■ SUPPLIED MATERIAL:
+--

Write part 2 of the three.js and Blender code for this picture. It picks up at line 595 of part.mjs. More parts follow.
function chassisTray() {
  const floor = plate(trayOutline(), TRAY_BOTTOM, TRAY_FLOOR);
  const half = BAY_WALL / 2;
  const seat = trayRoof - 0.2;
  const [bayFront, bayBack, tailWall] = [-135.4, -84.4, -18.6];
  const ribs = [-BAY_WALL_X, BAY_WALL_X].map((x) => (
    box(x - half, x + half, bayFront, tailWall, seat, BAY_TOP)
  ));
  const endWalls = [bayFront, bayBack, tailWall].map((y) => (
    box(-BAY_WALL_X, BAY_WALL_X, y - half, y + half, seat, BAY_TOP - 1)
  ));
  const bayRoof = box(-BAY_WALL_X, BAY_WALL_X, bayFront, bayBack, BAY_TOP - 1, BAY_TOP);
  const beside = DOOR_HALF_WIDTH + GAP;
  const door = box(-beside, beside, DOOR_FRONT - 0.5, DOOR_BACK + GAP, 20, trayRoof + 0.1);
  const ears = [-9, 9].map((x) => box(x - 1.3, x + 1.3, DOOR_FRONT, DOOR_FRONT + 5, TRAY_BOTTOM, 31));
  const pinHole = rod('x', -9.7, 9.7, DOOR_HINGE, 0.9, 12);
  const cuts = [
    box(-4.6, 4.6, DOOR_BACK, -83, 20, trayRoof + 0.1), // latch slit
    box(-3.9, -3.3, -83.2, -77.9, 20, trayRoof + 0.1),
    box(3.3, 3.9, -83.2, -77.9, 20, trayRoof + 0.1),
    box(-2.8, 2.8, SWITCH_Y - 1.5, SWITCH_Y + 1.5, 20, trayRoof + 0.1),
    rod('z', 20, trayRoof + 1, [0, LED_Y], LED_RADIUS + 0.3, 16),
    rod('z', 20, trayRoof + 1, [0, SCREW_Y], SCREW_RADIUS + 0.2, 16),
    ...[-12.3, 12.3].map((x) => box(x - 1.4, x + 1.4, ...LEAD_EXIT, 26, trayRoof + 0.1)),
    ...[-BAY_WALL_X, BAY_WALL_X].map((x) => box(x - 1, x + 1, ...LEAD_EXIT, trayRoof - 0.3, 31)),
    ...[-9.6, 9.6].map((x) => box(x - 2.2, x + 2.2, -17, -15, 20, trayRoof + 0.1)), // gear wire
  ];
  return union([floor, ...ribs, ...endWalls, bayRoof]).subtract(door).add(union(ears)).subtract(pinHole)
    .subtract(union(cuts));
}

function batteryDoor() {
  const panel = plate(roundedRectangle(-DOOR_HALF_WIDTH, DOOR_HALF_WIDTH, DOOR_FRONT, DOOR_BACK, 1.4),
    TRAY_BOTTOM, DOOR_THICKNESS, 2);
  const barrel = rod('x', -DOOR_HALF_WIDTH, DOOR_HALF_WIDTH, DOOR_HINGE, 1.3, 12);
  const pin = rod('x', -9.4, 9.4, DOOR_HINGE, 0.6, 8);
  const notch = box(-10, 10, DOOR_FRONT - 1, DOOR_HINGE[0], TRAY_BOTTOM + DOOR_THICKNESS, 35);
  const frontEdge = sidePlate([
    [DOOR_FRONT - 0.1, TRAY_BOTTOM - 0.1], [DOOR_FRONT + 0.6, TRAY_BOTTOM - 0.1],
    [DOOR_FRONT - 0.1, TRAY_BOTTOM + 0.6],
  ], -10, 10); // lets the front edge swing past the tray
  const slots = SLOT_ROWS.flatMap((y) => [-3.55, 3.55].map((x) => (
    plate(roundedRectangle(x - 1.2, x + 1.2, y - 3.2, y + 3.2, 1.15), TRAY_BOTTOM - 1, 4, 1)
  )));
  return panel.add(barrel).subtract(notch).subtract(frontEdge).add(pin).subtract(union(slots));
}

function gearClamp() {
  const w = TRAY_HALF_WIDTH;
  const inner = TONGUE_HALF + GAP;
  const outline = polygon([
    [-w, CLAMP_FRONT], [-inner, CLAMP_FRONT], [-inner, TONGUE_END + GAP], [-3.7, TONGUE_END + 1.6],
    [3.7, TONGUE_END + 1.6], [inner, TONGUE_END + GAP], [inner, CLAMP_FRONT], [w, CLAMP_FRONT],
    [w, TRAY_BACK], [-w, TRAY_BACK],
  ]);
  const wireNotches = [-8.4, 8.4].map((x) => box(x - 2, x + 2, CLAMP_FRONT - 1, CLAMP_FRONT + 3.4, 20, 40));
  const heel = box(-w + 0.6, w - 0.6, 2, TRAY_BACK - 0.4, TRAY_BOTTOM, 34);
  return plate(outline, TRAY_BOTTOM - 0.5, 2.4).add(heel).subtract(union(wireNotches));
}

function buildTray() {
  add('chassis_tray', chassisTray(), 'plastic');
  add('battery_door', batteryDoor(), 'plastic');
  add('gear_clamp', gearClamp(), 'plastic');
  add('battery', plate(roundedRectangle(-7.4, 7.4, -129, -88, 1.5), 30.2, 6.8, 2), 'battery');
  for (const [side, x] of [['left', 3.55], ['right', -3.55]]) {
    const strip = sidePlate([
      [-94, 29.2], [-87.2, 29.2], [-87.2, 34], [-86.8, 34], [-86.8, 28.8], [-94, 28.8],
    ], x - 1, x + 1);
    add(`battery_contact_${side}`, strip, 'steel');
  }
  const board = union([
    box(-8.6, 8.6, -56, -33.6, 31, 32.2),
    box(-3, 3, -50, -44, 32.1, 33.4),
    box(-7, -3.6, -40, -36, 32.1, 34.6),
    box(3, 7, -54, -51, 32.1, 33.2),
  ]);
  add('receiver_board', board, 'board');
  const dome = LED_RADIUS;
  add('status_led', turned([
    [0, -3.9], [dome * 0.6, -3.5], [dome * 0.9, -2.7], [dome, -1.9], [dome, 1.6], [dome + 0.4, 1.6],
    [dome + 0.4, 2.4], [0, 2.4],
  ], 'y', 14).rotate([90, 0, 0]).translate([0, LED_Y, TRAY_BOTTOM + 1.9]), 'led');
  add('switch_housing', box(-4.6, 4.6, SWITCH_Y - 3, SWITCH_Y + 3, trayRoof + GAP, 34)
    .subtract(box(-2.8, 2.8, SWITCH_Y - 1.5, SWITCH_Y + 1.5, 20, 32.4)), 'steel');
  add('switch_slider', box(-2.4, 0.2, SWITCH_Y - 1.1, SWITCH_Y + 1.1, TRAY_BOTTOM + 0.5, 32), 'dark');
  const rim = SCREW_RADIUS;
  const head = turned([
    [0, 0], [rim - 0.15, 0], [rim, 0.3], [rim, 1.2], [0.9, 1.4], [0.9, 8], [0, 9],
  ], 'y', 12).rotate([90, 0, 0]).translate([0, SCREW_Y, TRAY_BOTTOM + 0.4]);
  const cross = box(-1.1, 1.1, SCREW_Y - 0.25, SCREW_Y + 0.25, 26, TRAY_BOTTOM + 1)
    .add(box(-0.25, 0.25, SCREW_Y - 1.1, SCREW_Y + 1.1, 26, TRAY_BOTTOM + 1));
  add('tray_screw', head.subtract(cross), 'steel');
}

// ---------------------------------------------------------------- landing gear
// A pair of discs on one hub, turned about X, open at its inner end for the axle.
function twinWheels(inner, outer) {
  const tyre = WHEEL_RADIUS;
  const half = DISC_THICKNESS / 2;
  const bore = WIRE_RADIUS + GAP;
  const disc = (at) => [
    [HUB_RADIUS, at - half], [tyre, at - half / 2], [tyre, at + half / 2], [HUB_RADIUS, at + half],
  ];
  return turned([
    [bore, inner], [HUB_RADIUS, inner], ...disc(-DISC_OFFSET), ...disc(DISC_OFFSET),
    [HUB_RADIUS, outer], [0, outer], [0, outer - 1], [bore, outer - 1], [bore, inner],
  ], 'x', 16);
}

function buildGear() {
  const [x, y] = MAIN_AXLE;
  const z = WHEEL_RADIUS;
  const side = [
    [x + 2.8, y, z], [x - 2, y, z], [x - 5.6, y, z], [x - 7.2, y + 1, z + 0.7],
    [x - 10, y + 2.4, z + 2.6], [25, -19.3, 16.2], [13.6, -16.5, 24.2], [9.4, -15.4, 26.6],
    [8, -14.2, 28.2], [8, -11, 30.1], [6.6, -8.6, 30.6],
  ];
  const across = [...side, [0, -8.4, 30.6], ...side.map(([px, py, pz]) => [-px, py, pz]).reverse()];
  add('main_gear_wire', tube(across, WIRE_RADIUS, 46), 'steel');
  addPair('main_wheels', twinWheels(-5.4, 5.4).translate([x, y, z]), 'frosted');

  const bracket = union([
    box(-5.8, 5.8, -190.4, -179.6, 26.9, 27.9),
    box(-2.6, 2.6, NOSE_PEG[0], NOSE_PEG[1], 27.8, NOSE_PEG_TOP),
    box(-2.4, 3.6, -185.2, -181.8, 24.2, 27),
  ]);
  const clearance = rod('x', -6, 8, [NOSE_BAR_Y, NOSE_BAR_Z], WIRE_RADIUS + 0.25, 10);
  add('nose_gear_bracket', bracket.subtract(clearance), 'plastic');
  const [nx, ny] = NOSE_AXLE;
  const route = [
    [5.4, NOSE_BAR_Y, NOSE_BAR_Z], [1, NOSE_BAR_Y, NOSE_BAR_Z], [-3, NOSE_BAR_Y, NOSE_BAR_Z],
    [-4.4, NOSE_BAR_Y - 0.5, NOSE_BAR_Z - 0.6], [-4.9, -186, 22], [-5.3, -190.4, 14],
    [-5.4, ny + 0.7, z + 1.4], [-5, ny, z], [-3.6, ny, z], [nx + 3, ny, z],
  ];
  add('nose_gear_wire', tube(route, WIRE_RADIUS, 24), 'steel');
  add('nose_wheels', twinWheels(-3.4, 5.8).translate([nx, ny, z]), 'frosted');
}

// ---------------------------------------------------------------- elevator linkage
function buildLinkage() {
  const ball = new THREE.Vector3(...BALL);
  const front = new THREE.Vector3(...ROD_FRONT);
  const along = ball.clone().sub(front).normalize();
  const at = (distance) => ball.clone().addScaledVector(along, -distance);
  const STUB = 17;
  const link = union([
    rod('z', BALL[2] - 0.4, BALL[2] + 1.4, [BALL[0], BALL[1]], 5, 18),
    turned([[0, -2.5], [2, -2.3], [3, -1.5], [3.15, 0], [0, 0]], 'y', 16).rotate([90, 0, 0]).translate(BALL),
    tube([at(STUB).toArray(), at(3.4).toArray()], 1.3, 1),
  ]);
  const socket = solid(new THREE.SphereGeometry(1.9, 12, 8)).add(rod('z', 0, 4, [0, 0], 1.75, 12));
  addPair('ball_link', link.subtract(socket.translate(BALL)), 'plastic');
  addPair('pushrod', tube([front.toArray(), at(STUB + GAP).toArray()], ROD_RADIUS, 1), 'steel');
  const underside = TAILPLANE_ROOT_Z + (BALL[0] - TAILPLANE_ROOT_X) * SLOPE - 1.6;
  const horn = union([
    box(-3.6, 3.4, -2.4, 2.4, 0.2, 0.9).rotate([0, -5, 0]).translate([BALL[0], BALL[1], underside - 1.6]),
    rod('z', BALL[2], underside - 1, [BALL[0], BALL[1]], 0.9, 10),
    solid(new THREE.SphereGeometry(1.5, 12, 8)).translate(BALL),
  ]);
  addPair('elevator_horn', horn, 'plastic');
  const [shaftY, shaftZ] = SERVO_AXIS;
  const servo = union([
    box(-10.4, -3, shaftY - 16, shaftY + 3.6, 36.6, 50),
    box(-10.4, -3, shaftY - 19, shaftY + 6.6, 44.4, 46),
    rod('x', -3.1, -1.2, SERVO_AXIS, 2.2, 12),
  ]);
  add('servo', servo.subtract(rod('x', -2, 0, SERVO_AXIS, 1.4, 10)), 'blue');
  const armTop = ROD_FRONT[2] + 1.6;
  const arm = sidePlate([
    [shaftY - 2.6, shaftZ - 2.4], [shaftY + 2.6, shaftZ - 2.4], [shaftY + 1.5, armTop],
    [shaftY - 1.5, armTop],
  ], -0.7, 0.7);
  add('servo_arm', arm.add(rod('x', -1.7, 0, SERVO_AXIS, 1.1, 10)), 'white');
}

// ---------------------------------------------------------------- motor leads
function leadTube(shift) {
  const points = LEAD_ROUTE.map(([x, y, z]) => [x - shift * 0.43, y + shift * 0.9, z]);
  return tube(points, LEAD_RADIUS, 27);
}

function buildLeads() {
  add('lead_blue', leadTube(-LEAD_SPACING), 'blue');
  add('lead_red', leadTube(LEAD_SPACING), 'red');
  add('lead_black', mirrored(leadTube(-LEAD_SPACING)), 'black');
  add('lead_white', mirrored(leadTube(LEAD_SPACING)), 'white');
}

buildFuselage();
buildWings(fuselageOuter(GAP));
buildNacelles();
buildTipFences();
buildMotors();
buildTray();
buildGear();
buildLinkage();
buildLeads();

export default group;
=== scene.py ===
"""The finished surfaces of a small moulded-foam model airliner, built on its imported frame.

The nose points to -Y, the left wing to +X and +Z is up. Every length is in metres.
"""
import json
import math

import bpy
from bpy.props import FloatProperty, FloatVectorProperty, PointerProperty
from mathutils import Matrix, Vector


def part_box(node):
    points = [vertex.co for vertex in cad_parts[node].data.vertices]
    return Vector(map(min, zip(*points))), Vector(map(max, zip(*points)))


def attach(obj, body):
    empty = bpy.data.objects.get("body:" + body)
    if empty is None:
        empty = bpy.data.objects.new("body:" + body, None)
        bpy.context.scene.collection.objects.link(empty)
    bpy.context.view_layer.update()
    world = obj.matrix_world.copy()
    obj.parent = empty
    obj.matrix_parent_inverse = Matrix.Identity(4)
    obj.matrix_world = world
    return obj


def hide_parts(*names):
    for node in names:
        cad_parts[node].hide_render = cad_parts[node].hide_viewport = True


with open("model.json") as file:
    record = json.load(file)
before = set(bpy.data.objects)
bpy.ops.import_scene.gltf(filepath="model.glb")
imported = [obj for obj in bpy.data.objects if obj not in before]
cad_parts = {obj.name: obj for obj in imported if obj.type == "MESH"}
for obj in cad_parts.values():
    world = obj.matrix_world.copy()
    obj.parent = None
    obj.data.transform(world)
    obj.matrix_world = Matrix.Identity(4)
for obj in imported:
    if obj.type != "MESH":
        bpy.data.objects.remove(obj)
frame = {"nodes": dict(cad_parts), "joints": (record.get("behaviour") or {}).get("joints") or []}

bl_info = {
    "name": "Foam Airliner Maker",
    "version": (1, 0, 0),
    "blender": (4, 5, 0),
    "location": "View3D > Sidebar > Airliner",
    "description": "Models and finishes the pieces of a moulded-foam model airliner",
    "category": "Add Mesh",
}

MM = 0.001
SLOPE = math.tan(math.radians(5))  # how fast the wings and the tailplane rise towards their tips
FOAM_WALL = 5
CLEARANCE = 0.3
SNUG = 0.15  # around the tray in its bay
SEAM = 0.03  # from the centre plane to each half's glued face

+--

Would you quote everything above from the line containing "buildFuselage();" down to the line containing "bpy.data.objects.remove(obj)"? Include both of those lines and nothing else.

buildFuselage();
buildWings(fuselageOuter(GAP));
buildNacelles();
buildTipFences();
buildMotors();
buildTray();
buildGear();
buildLinkage();
buildLeads();

export default group;
=== scene.py ===
"""The finished surfaces of a small moulded-foam model airliner, built on its imported frame.

The nose points to -Y, the left wing to +X and +Z is up. Every length is in metres.
"""
import json
import math

import bpy
from bpy.props import FloatProperty, FloatVectorProperty, PointerProperty
from mathutils import Matrix, Vector


def part_box(node):
    points = [vertex.co for vertex in cad_parts[node].data.vertices]
    return Vector(map(min, zip(*points))), Vector(map(max, zip(*points)))


def attach(obj, body):
    empty = bpy.data.objects.get("body:" + body)
    if empty is None:
        empty = bpy.data.objects.new("body:" + body, None)
        bpy.context.scene.collection.objects.link(empty)
    bpy.context.view_layer.update()
    world = obj.matrix_world.copy()
    obj.parent = empty
    obj.matrix_parent_inverse = Matrix.Identity(4)
    obj.matrix_world = world
    return obj


def hide_parts(*names):
    for node in names:
        cad_parts[node].hide_render = cad_parts[node].hide_viewport = True


with open("model.json") as file:
    record = json.load(file)
before = set(bpy.data.objects)
bpy.ops.import_scene.gltf(filepath="model.glb")
imported = [obj for obj in bpy.data.objects if obj not in before]
cad_parts = {obj.name: obj for obj in imported if obj.type == "MESH"}
for obj in cad_parts.values():
    world = obj.matrix_world.copy()
    obj.parent = None
    obj.data.transform(world)
    obj.matrix_world = Matrix.Identity(4)
for obj in imported:
    if obj.type != "MESH":
        bpy.data.objects.remove(obj)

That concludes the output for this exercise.